WITH AN INTRODUCTION BY LYNNE TRUSS

The Vintage Classics Austen series is designed by the writer and illustrator Leanne Shapton and introduced by some of our finest contemporary writers and Austen fans: Alexander McCall Smith, Lynne Truss, Amanda Vickery, Francesca Segal, P.D. James and Andrew Motion.

'It is a sort of private novel. In the heroine Anne Elliot, we have glimpses of Austen and what happened to her; the lost romance and the lost youth' Julian Fellowes.

Eight years ago Anne Elliot bowed to pressure from her family and made the decision not to marry the man she loved, Captain Wentworth. Now circumstances have conspired to bring him back into her social circle and Anne finds her old feelings for him reignited. However, when they meet again Wentworth behaves as if they are strangers and seems more interested in her friend Louisa. In this, her final novel, Jane Austen tells the story of a love that endures the tests of time and society with humour, insight and tenderness.

Review by John Purcell

Persuasion is my favourite Austen novel. It is the first Austen I ever read, and the last novel Jane Austen finished writing before she died. If it is true that great artists get better with time, then Persuasion could be safely considered her best. But then, who ever held strictly to such a view? Especially when there are so many examples of its opposite.

And I know that were I to defer to the judgement of the masses, Pride & Prejudice would be crowned the best Austen novel, by a clear margin. But best loved and best are two very different things.

Pride and Prejudice and Persuasion are both exemplary novels. Each should sit near the top of any list of the best books. Each succeed in telling a compelling story with rich characters, humour, drama, romance, wit, and wisdom. Each are nearly impossible to put down once you're in.

Persuasion, however, has all of these qualities and more. Persuasion takes Austen's fiction deep into the realities of the human condition. The character of Anne Eliot matures before our eyes. She is one of the most fully realised characters in fiction, because she is one of the most profound. Her capacity for romantic love is great, but her respect and care for others is greater. However, as a woman, she is bound and gagged by the world she has been born into. She has few personal freedoms, but she achieves so much in her small world. She does good works in a manner which suits individual needs and circumstances. Her generosity is powered and tempered by great intelligence.

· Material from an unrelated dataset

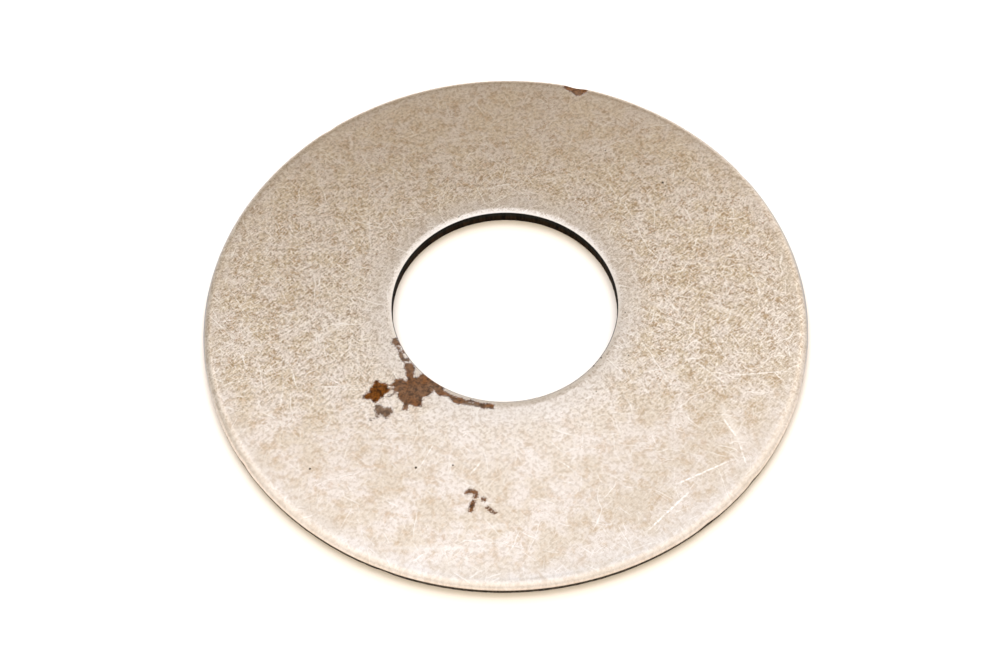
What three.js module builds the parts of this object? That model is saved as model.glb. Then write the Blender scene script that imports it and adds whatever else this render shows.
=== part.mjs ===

In short, this is the work of a mature artist. Between writing Pride and Prejudice (first begun in 1796) and Persuasion (1816) much had changed in Austen's life and it shows in her work.

About the Author

Jane Austen was born in Steventon rectory on 16 December 1775. Her family later moved to Bath, then to Southampton and finally to Chawton in Hampshire. She began writing Pride and Prejudice when she was twenty-two years old. It was originally called First Impress(1813), Mansfield Park (1814) and Emma (1816).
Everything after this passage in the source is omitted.